The Krasnosel'skii fixed-point theorem is a powerful tool in dealing with various types of integro-differential equations. The initial motivation of this theorem is the fact that the inversion of a perturbed differential operator may yield the sum of a continuous compact mapping and a contraction mapping. Following and improving this idea, many fixed-point results were proved.\\ The authors present significant and interesting contributions in this direction.

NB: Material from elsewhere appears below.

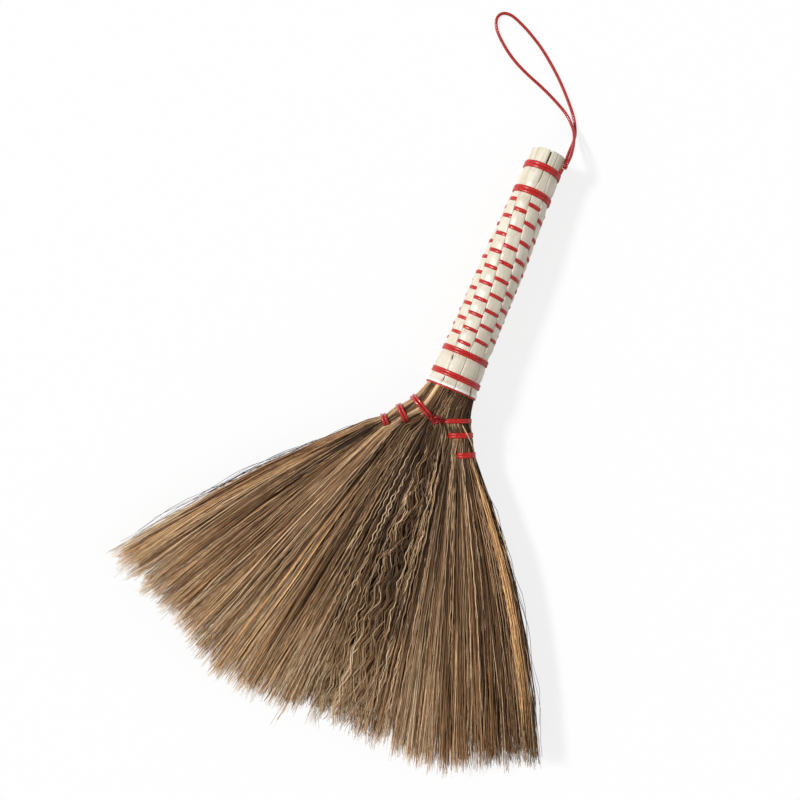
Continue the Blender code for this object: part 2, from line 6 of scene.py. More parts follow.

In particular, they give the following main theorem: \begin{theorem} Let $M$ be a nonempty bounded closed convex subset of a Banach space $E$, $S:M \to E$ and $T:M \to E$. Suppose that \begin{itemize} \item[(a)] $S$ is 1-set-contractive; \item[(b)] $S(M) \subseteq (I-T)(M)$; \item[(c)] $(I-T)^{-1}$ is a single-valued $\alpha_K$-condensing map on $S(M)$. \end{itemize} Then there exists $x^* \in M$ such that $Tx^*+Sx^*=x^*$. Moreover $F(S+T)$ is compact. \end{theorem} We recall the following: \begin{definition} Let $M$ be a nonempty subset of a metric space $X:=(X,d)$ and $\mathcal{B}(M)$ the set of nonempty bounded subsets of $M$. Then, $T:M \to X$ is called: \begin{itemize} \item[(i)] 1-set-contractive if it is continuous and, for every $A \in \mathcal{B}(M)$, $T(A) \in \mathcal{B}(X)$ and $\alpha_K(T(A)) \leq \alpha_K(A)$, where $\alpha_K(A)=\inf \{\varepsilon>0 \, : \, A \subseteq \cup_{i=1}^nA_i \mbox{ and \rm diam}A_i \leq \varepsilon \}$; \item[(ii)] $\alpha_K$-condensing if it is continuous and, for every $A \in \mathcal{B}(M)$ with $\alpha_K(A)>0$, $T(A) \in \mathcal{B}(X)$ and $\alpha_K(T(A)) < \alpha_K(A)$. \end{itemize} \end{definition} Thus, in view of above theorem, the authors obtain existence results of $t_0$-periodic solutions, where $t_0>0$, for the following nonlinear integral equation with delay: $$x(t)=x^3(t- \tau)+ \sigma(t)x(t- \tau)+p(t)+(h \circ x)(t)+ \int_{- \infty}^t f(t-s)g(x(s))ds$$ for every $t \in \mathbb{R}$, where $\tau >0$ is a constant, $f$ and $g$ are continuous real functions, $\sigma$ and $p$ are $t_0$-periodic continuous real functions with supremum norm $\|\sigma \| = \max_{t \in [0,t_0]}|\sigma(t)|$ and $\|p \| = \max_{t \in [0,t_0]}|p(t)|$. Moreover, $h$ is a 1-set-contractive real function with $|(h \circ x)(t)| \leq \eta$ for some $\eta>0$ and all $t \in \mathbb{R}$.